Fault Tolerant RISC-V CPU in Advanced CMOS Nodes

1. State of the art and problem-setting Modern microprocessors used in radiation harsh environments are becoming more vulnerable to transient faults which can lead to errors in critical data and control paths of digital designs. In addition, because further decreased geometries, integrated circuits are becoming more susceptible to soft errors and radiation inference, hence resulting in reduced reliability. Several redundancy techniques are available to increase the reliability of electronic designs within these harsh environments. System-level redundancy is the most common used technique, and we can distinguish three classes of redundancy techniques, including temporal, information, and spatial redundancy. Temporal redundancy relies on multiple executions of the same task, followed by comparing the results of all executions before defining the output. Information redundancy consist of adding extra bits to the data to detect and correct data in the event of an error. Spatial redundancy consists of multiple instances of the same module, followed by a comparison of their outputs to determine the values present in the system.

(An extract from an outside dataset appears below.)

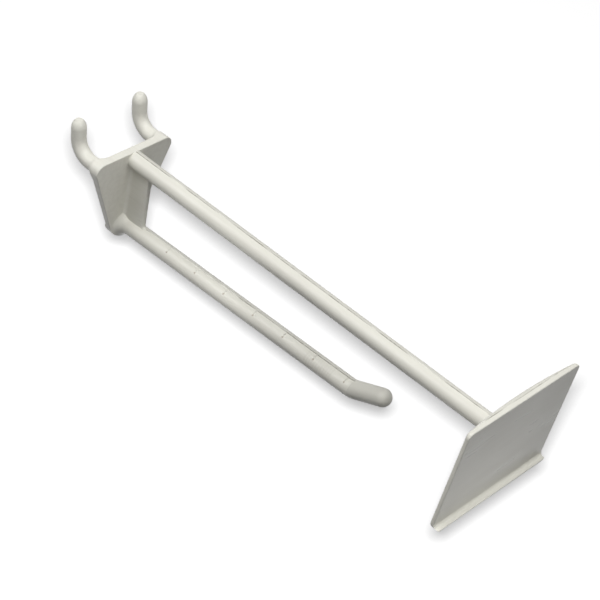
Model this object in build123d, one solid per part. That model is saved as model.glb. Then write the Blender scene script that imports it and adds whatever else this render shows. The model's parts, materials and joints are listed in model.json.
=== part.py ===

However, these methodologies come with an extra cost both in area and power consumption. 2. Objectives and research questions Stated in the problem setting, system-level redundancy techniques come with an extra cost in area and power consumption. Because of this, the question can be asked if redundancy can be moved from a system towards a micro-architectural level while maintaining or improving performance and reliability in combination with a reduction of resource utilization and power consumption. The objective is to develop a custom RISC-V fault-tolerant architecture that includes different techniques to mitigate faults. Furthermore, the architecture should be compliant with the RISC-V ISA, debug, and trace specification and can be produced in a state-of-the art bulk Complementary Metal Oxide Semiconductor (CMOS) process nodes.